Opus Too & Jazz De Opus

(1972-2003). Longtime nightclub Opus Too & Jazz De Opus featured live jazz and old-school eats for nearly 30 years. Writes one former employee: "It was THE steak & seafood house before all of the Ruth's Chris, Mortons and their like came to town. The had a great mesquite grill, fresh pasta, at least ten kinds of fresh seafood, steaks & chops. I got to spend five years cooking there and still regard it as one of my favorite places to cook and eat."

Pal's Shanty

(1966-2014) Pal's was beloved for having some of the freshest seafood in town, in an unapologetically dive-y atmosphere.
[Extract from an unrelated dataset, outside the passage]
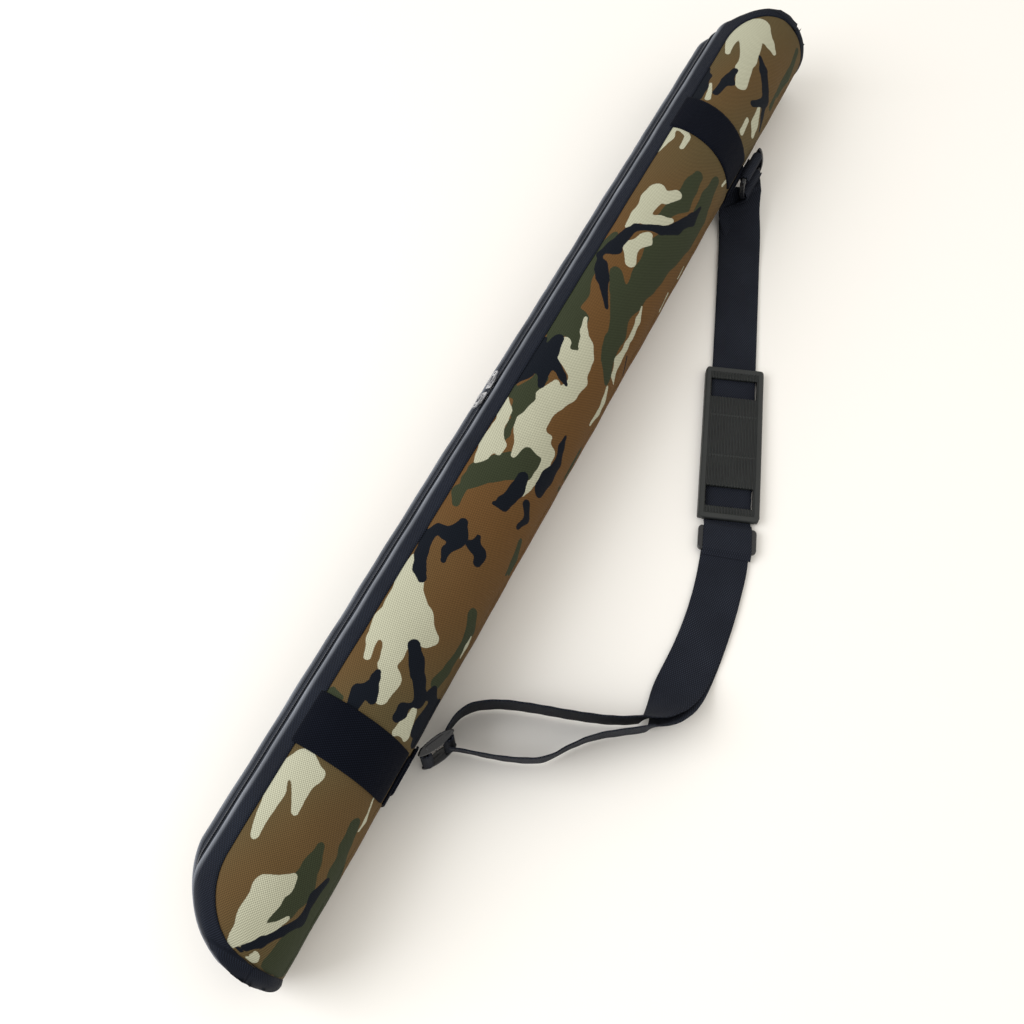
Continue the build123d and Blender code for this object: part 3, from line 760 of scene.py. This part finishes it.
# The photograph shows no tail. This one is invented, and fills the gap beside the upper ring.
TAIL = [
    (0.3360, -0.0560, 0.0205),
    (0.3200, -0.0535, 0.0120),
    (0.3010, -0.0625, 0.0058),
    (0.2850, -0.0775, 0.0030),
]
TAIL_TURNED = ((0.2620, 0.3400), (61.0, 61.0))
tail_path, _ = nurbs("strap_tail_line", TAIL)
tail = strap_ribbon("strap_tail_web", tail_path, 0 * tail_path[:, 0], 0.030, 0.0012, TAIL_TURNED)
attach(tail, "back")

return_route = [(x, y, UNDER) for x, y in RETURN_FLAT] + [(x, y, STANDING) for x, y in RETURN_EDGE]
return_path, return_length = nurbs("strap_return_line", return_route)
return_lean = np.radians(np.interp(return_path[:, 1], [-0.14, -0.08], [7, 10]))
return_roll = roll_by_height(return_path, UNDER, return_lean)
strap_return = strap_ribbon("strap_return_ribbon", return_path, return_roll)
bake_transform(strap_return)
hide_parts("strap_return")

# ---------- padded halves
MIRROR = {"lid": 1, "back": -1}
WINDOWS = {"lid": (0.0304, 0.011, 0.054), "back": (0.0465, 0.011, 0.060)}
FOLDS = {"lid": FRONT_FOLD, "back": BACK_FOLD}


LIP_AT = 0.0022  # the folded edge's ridge, from the fold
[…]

During it's heyday in the 1970s, the lines were so long, it's been reported that then-mayor Goldschmidt would help bus tables so he could get his own seat faster.

Quality Pie

(1950s-1992). A holdout from the 1950s diner era, the 24-hour Quality Pie — famous for its exterior sign and late-night eats — remains a much-missed greasy spoon. Writes one reader: "Best people-watching in Portland."

Rose & Raindrop

(1998-2006). Central Eastside beer bar Rose & Raindrop — co-owned by legendary beerman Don Younger — has best known for its historic digs, extensive beer list, and parlor games. Says on commenter: "Our Scrabble club met there weekly for years and we knew the menu by heart, loved the burgers and crispy fries, the waiters were the best (miss you Russel), decent drinks and at one time, video poker. Now it's a bank, how boring is that."

Sumida's

(1980s-late '90s). "One of the earliest (and still one of the best) sushi establishments to ever exist in the city. Etsuo Sumida was one of the first sushi chefs to come to Portland. A traditionalist with a big heart, he used to tell me of creating banquet sushi boats in the 70s that diners would barely touch. He was a master of the cuisine until a tragic stroke caused him to have to retire over 2 decades ago. He and his family were some of the kindest restaurateurs (and human beings) I have ever known. I will always miss them."

Vat & Tonsure

(1978-1997). The original incarnation of this popular bistro was shuttered to make way for downtown's Fox Tower; an attempt to resurrect the spot in 2002 was unsuccessful. But former guests miss its boisterous bar scene/wine list and roasted game hen.

Wildwood

(1994-2014) For 20 years it stood as an icon of Portland's farm-to-table ethos, and it was going strong right up until the end. But leases have a way of bringing even the biggest names to their knees.

Zefiro

(1990-2000). NW's legendary restaurant Zefiro marked Portland's introduction to four now-well-known culinary minds: Bruce Carey, Monique Siu (Castagna), Kevin Gibson (Davenport), and Chris Israel (Gruner). Unsurprisingly, it was frequently mentioned as a "most missed" spot, with one reader summing up, "there will never be another Zefiro."